Traduction : Marguerite Capelle
« - Je veux dire, répond Billy, qu’avec ce film je ne peux vraiment pas perdre. Si c’est un franc succès, c’est ma revanche sur Hollywood. Si c’est un flop, c’est ma revanche pour Auschwitz. »
Dans la chaleur exaltante de l’été 1977, la jeune Calista quitte sa Grèce natale pour découvrir le monde. Sac au dos, elle traverse les États-Unis et se retrouve à Los Angeles, où elle fait une rencontre qui bouleversera sa vie : par le plus grand des hasards, la voici à la table du célèbre cinéaste hollywoodien Billy Wilder, dont elle ne connaît absolument rien.
Quelques mois plus tard, sur une île grecque transformée en plateau de cinéma, elle retrouve le réalisateur et devient son interprète le temps d’un fol été, sur le tournage de son avant-dernier film, Fedora. Tandis que la jeune femme s’enivre de cette nouvelle aventure dans les coulisses du septième art, Billy Wilder vit ce tournage comme son chant du cygne.
Conscient que sa gloire commence à se faner, rejeté par les studios américains et réalisant un film auquel peu de personnes croient vraiment, il entraîne Calista sur la piste de son passé, au cœur de ses souvenirs familiaux les plus sombres.
1977, Billy Wilder, qui fut un ponte d’Hollywood, le mec qui
réalisa Assurance sur la mort, La garçonnière, certains l’aiment chaud (quand
même !) est devenu pire que mort. Il est triquard. Has been à 70 ans, bousculé
par le nouvel Hollywood, lui le disciple de Lubitsch peine à comprendre Taxi driver.
Billy Wilder a du mal à comprendre ce qu’est devenu le
cinéma en ces années de bascule, où la pellicule se blockbusterise inéluctablement.
Il ne conçoit pas qu’un requin blanc articulé devienne un phénomène de masse. Les
dents de la mer vident les plages et emplissent les salles obscures, et ça
Billy, il ne saisit pas. Ce qu’il appréhende, en revanche, contraint et forcé,
c’est que les Studios l’ignorent. Pour son avant-dernier film, il doit composer
avec des financements européens, allemands, notamment, d’où cette réplique en
pleine conférence de presse à Munich
Jonathan Coe relate la rencontre improbable, émouvante et
nostalgique entre une jeune grecque Calista bilingue Anglo-grec et deux
septuagénaires, Wilder et son fidèle scénariste et ami I.A.L. Diamond. Calista
va officier sur le tournage de Fedora, chant du cygne de Wilder. Lui qui fut un
phénix, est désormais considéré comme un pélican un peu pataud, et s’il est
encore reconnu et célébré, c’est pour des films tournés des décades auparavant.
J’avais délaissé quelque Jonathan Coe et j’y reviens avec ce
livre délicieux, parsemé de pages d’un comique fin, délicieusement anglais et d’autres
plus sombre.
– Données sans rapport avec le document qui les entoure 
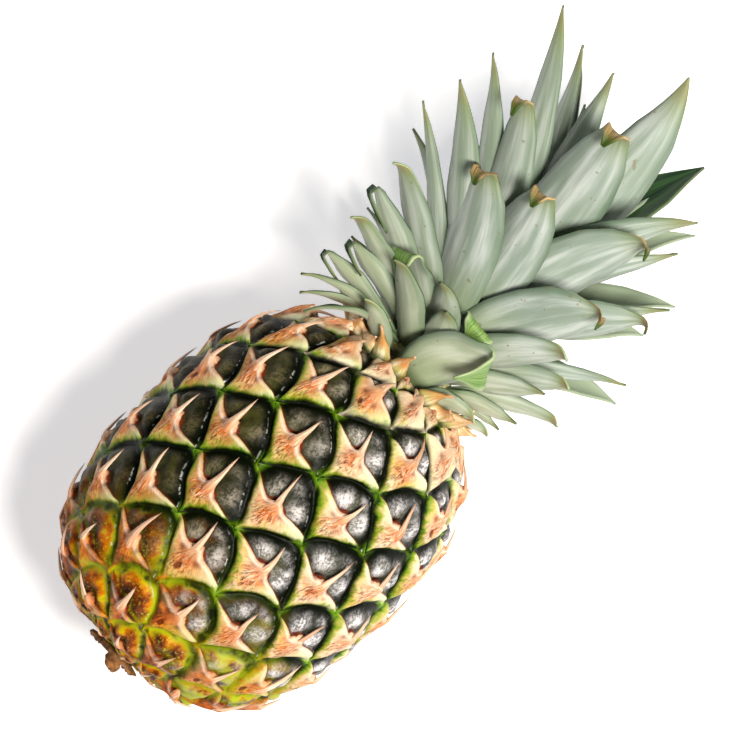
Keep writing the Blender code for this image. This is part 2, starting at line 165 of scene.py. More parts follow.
# Short leaves at the foot of the crown, rooted on the shoulder of the fruit: x of the root and its distance
# out, then the same values as above
FOOT_LEAVES = (
    (69.5, 21, 40, 80, 42, 0.02, 5, 14, "blunt"),
    (70.0, 21, -4, 101, 46, 0.02, -40, 22, "fold"),
    (69.5, 22, -34, 78, 36, 0.04, -20, 13, "blunt"),
    (69.5, 21, 92, 76, 40, 0.06, 6, 11, "blunt"),
    (69.5, 21, 150, 78, 38, 0.05, 0, 13, "blunt"),
    (69.5, 21, -150, 79, 37, 0.05, 8, 14, "blunt"),
    (69.5, 21, -104, 78, 38, 0.05, 0, 12, "blunt"),
)
FOOT_DRY = 0.55  # how dry their ends are

# Stalk, as in the solids: for each dried bract its azimuth, how far it reaches past the end of the fruit, how
# far out its tip is, and its width
STUB_R = 9 * MM
STUB_LEN = 1.6 * MM
DRY_BRACTS = (
    (-18, 5.2, 13, 7),
    (62, 0.8, 11.5, 6.5),
    (131, 1.2, 14, 8),
    (-158, 2.0, 13, 9),
    (-92, 0.8, 12, 8),
)


# A kind of shader node is its type and the value of its main setting.
MAIN_SETTING = {"Math": "operation", "MapRange": "interpolation_type", "Mix": "data_type", "UVMap": "uv_map",
                "VectorMath": "operation"}
TIMES, PLUS, MINUS, TIMES_PLUS = "Math MULTIPLY", "Math ADD", "Math SUBTRACT", "Math MULTIPLY_ADD"
LARGER, STEP, MIX = "Math MAXIMUM", "MapRange SMOOTHSTEP", "Mix RGBA"


def linear(colour):
    """An sRGB hex colour as linear RGBA."""
    parts = [int(colour[i : i + 2], 16) / 255 for i in (1, 3, 5)]
    return (*(c / 12.92 if c <= 0.04045 else ((c + 0.055) / 1.055) ** 2.4 for c in parts), 1.0)


def feed(tree, socket, source):
    """Gives a node's input its value: another node's output, an sRGB hex colour or a number."""
    if isinstance(source, bpy.types.NodeSocket):
        tree.links.new(source, socket)
    else:
        socket.default_value = linear(source) if isinstance(source, str) else source


def add(tree, kind, *sources, stops=(), **settings):
    """Adds a shader node and gives its first output. kind is its type and main setting, as in "Math ADD";
    sources are what its inputs get, in order; stops are the places and colours of a ramp."""
    kind, _, choice = kind.partition(" ")
    made = tree.nodes.new("ShaderNode" + kind)
    if choice:
        settings[MAIN_SETTING[kind]] = choice
    for name, value in settings.items():
        setattr(made, name, value)
    for socket, source in zip([s for s in made.inputs if s.enabled], sources):
        feed(tree, socket, source)
    for number, (where, colour) in enumerate(stops):
        elements = made.color_ramp.elements
        stop = elements[number] if number < 2 else elements.new(where)
        stop.position, stop.color = where, linear(colour)
    return next(s for s in made.outputs if s.enabled)


def material(name):
    """A new material: itself, its shader, and the functions that add nodes and links to it."""
    made = bpy.data.materials.new(name)
    made.use_nodes = True
    tree = made.node_tree
    return made, tree.nodes["Principled BSDF"], partial(add, tree), tree.links.new


def lay(node, colour, *layers):
    """Lays tints over a colour. Each layer is the value it follows, where that lets it in and where it is
    full, how much it covers there, and its tint."""
    for value, begins, full, most, tint in layers:
        colour = node(MIX, node(STEP, value, begins, full, 0.0, most), colour, tint)
    return colour


def ease(x, low=0.0, high=1.0):
    """0 below low, 1 above high, and smooth between."""
    t = np.clip((x - low) / (high - low), 0, 1)
    return t * t * (3 - 2 * t)


def grid(bm, x_cuts, y_cuts, maps, traits):
    """Adds a smooth grid and gives its points. The first map holds the place on it, the second its traits."""
    made = bmesh.ops.create_grid(bm, x_segments=x_cuts, y_segments=y_cuts, size=1)["verts"]
    for face in {f for v in made for f in v.link_faces}:
        face.smooth = True
        for loop in face.loops:
            loop[maps[0]].uv = (loop.vert.co.x / 2 + 0.5, loop.vert.co.y / 2 + 0.5)
            loop[maps[1]].uv = traits
    return made


# ---------------------------------------------------------------- rind


def outline():
    """The skin's outline by spiral index, without the end discs: index, x, radius, size, slope x and r."""
    t = np.linspace(0, math.pi, 1601)
    c = np.cos(t)
    x = np.where(c > 0, -BASE_HALF, CROWN_HALF) * np.abs(c) ** (2 / POWER)
    r = R * np.abs(np.sin(t)) ** (2 / POWER)
    run = np.hypot(np.diff(x), np.diff(r))
    middle_r = np.maximum((r[1:] + r[:-1]) / 2, 4 * MM)
    index = np.cumsum(run / (RISE * np.minimum(1, middle_r / SHRINK_R)))
    x, r = x[1:], r[1:]
    index += MIDDLE - index[np.argmin(np.abs(x))]
    kept = r >= SEAT_R
    index, x, r = index[kept], x[kept], r[kept]
    along, out = np.gradient(x), np.gradient(r)
    length = np.hypot(along, out)
    return index, x, r, np.minimum(1, r / SHRINK_R), along / length, out / length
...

Particulièrement cette scène où Wilder répond à un jeune Allemand tenant
des propos révisionnistes d’un ton mesuré, raisonnable, tranquille. La réplique
de Wilder, orchestré par Coe comme un script cinématographique, est un modèle d’écriture
et de tension.
Un beau livre sur la transmission, l’âge qui passe, auquel
on accole volontiers une date de péremption.
Fedora, splendidement imparfait, fit un flop monumental, une magnifique revanche en quelque sorte.